▶ _AVAILABLE DATA_
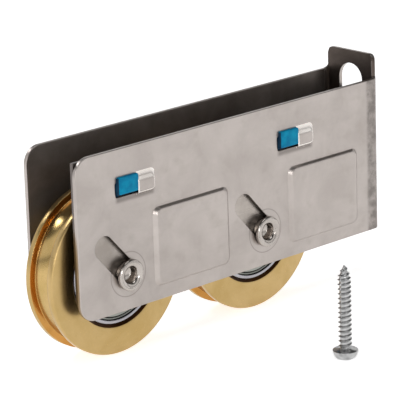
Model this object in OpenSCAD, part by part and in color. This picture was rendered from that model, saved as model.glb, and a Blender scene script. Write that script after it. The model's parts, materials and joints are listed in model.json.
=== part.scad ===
// Tandem roller for a sliding door: two grooved wheels on a slide plate, inside a folded sheet housing.
// Millimetres. +X runs from the open end to the end plate, +Y from the near plate to the far plate, +Z is up.
// The origin is the centre of the fixing hole, on the end plate's outer face.

/* [Housing] */

// Thickness of the housing sheet
sheet_t = 1.2; // [0.9:0.1:1.6]

// Height of the two side plates
housing_h = 45; // [43:0.5:54]

// Overall width over the two side plates
housing_w = 20.9; // [18.5:0.1:26]

// From the open end to the lead wheel's axle
lead_margin = 17.1; // [14.5:0.1:21]

// From the tail wheel's axle to the end plate's outer face
tail_margin = 47.4; // [39.5:0.1:57]

// Outside radius of the two bends
bend_r = 2.2; // [1.8:0.1:4]

// Corner radius of the side plates at the open end
corner_r = 5; // [3:0.1:6]

// Height of the end plate's tab above the side plates
tab_rise = 6.8; // [6:0.1:9]

// Width of the tab
tab_w = 18.5; // [16.5:0.1:18.5]

// Corner radius of the tab
tab_corner_r = 2.3; // [1:0.1:4]

// How far the tab and its slot sit from the middle, towards the near plate
end_shift = 0.3; // [0:0.05:0.4]

// Diameter of the fixing hole in the end plate
fixing_hole_d = 4; // [3.4:0.1:5]

// Height of the fixing hole above the side plates' bottom edge
fixing_hole_z = 14; // [8:0.5:18]

/* [Raised pads] */

// From a raised pad's end to the next slot, or to the end bend's start
pad_gap = 2.4; // [1:0.1:6]

// Height of each raised pad
pad_h = 22.4; // [18:0.1:26]

// How far a raised pad stands out of its plate
pad_rise = 0.9; // [0.5:0.1:1.2]

// From an axle to the pad beside it
pad_offset = 9.3; // [8:0.1:12]

// From the plate's bottom edge to the pad
pad_z = 3.9; // [3:0.1:6]

// Corner radius of a raised pad
pad_corner_r = 2; // [1.5:0.1:4]

// How far a raised pad's upright sides lean in over their rise
pad_side_lean = 1.3; // [0.5:0.1:2]

// How far a raised pad's top and bottom sides lean in over their rise
pad_edge_lean = 0.6; // [0.3:0.1:1.5]

/* [Windows and glide pads] */

// Length of each window
window_l = 13.9; // [12:0.1:16]

// Height of each window
window_h = 5.9; // [5:0.1:7]

// From the plate's top edge to a window
window_drop = 7.6; // [6:0.1:9]

// From the open end to the lead window
lead_window_x = 13.6; // [12.5:0.1:16]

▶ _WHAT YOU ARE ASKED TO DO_
List every line above that contains the word "part".

▶ _THE COMPLETED TASK_
Model this object in OpenSCAD, part by part and in color. This picture was rendered from that model, saved as model.glb, and a Blender scene script. Write that script after it. The model's parts, materials and joints are listed in model.json.
=== part.scad ===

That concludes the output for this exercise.